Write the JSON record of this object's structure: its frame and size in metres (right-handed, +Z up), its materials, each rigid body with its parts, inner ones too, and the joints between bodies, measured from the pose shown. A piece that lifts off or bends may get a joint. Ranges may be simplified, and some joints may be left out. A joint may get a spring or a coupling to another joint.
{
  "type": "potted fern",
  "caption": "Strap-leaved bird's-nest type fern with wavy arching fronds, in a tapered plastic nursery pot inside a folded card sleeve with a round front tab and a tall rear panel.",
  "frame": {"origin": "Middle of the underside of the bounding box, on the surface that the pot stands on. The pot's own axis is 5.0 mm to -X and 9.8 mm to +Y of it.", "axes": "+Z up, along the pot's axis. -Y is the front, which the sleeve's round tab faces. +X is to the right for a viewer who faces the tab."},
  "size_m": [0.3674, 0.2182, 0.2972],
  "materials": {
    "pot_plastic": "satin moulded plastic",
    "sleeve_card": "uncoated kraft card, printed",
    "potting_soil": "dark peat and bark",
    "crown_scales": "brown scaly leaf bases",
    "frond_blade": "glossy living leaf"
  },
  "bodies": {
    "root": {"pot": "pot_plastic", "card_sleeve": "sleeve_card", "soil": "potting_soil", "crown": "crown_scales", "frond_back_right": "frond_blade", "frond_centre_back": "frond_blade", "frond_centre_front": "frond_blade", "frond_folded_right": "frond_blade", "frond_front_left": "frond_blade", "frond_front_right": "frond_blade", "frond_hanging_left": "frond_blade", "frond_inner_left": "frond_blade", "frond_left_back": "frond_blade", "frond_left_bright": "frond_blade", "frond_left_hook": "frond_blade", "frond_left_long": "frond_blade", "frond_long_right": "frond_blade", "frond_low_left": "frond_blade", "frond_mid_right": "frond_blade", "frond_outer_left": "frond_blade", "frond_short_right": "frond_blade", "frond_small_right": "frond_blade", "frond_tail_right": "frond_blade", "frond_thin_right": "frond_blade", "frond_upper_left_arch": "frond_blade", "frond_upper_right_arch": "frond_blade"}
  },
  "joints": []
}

================================

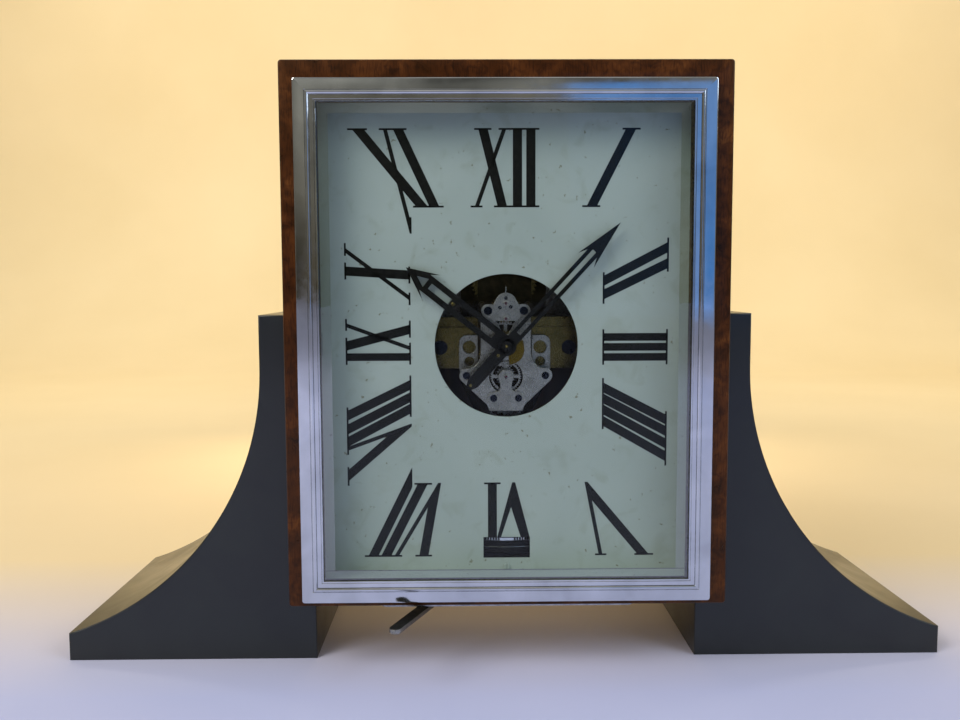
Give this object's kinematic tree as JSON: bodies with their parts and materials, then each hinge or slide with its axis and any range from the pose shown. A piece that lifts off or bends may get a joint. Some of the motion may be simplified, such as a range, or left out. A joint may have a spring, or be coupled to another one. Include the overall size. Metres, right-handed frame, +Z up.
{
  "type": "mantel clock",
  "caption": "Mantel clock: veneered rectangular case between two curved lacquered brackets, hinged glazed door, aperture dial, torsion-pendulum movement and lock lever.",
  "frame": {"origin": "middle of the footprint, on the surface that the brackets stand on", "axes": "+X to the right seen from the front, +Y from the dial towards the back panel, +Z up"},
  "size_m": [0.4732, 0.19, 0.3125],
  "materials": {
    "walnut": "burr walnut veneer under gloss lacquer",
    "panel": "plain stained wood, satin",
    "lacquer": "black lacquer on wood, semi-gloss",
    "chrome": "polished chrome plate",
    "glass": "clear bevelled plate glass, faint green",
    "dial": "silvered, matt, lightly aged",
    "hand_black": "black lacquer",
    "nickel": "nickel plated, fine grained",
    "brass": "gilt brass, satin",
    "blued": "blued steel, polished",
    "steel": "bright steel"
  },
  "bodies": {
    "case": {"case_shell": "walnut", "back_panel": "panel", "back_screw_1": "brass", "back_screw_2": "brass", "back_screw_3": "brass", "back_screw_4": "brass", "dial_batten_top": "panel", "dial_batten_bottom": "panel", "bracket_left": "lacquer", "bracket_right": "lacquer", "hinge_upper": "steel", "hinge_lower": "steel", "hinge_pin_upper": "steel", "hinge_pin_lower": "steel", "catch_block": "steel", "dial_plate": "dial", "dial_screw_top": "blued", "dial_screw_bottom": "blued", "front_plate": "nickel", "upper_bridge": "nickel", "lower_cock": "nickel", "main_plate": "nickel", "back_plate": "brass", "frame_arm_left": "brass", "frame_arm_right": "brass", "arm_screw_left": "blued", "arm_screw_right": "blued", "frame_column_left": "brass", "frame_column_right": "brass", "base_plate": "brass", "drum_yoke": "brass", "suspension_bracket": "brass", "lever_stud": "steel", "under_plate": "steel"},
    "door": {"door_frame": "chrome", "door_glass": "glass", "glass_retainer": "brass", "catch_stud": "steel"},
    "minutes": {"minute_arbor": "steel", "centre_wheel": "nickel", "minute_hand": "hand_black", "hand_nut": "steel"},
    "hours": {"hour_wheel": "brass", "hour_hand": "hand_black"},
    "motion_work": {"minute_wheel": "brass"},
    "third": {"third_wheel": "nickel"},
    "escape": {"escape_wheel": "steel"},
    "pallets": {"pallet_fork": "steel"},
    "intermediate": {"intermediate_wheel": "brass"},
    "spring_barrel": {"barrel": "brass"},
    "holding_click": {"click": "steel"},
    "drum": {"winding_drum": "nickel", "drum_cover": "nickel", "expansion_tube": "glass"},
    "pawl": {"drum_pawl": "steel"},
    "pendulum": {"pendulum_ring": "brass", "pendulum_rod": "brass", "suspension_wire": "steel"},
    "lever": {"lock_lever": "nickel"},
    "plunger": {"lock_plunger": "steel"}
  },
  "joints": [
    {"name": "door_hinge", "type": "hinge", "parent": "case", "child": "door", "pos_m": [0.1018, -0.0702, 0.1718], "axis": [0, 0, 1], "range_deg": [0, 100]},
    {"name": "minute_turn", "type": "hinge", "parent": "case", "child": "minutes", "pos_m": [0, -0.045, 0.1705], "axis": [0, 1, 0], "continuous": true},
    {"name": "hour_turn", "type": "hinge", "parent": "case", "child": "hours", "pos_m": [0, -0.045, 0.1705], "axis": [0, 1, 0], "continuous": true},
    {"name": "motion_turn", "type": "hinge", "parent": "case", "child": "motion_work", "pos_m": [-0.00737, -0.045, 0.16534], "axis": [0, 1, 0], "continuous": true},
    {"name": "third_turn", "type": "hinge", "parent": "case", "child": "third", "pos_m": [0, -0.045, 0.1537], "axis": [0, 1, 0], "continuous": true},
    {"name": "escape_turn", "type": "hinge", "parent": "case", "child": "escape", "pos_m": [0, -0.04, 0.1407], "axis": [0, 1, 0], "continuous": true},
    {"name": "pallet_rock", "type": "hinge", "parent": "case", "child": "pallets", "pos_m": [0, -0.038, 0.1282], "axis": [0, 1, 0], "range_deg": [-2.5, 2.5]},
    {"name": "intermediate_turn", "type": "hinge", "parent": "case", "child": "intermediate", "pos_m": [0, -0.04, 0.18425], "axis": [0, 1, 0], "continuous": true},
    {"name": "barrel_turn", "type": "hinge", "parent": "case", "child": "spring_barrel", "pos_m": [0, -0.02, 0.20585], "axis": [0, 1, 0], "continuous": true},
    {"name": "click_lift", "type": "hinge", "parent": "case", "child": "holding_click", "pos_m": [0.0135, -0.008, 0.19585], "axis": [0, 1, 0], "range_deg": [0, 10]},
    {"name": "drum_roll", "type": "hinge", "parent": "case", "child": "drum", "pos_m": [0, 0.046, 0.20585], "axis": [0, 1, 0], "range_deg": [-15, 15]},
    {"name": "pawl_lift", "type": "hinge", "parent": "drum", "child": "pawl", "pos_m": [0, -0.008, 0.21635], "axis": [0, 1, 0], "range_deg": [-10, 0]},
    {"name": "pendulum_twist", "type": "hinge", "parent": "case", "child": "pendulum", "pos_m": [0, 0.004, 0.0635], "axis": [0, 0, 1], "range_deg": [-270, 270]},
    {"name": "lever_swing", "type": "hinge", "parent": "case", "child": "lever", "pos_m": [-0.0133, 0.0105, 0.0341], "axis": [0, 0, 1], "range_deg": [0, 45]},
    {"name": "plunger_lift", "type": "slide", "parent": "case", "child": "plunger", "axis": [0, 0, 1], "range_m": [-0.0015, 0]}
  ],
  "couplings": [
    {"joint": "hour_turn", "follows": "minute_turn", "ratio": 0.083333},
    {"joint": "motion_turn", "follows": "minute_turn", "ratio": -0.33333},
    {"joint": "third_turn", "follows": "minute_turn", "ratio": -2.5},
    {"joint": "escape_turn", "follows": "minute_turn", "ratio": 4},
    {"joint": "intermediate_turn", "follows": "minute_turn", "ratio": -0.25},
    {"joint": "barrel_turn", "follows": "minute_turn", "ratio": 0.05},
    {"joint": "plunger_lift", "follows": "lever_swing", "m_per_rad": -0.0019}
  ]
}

================================

Set exercise -> Extract from the material all lines containing the string "slide".

Solution to this exercise ->
Give this object's kinematic tree as JSON: bodies with their parts and materials, then each hinge or slide with its axis and any range from the pose shown. A piece that lifts off or bends may get a joint. Some of the motion may be simplified, such as a range, or left out. A joint may have a spring, or be coupled to another one. Include the overall size. Metres, right-handed frame, +Z up.
    {"name": "plunger_lift", "type": "slide", "parent": "case", "child": "plunger", "axis": [0, 0, 1], "range_m": [-0.0015, 0]}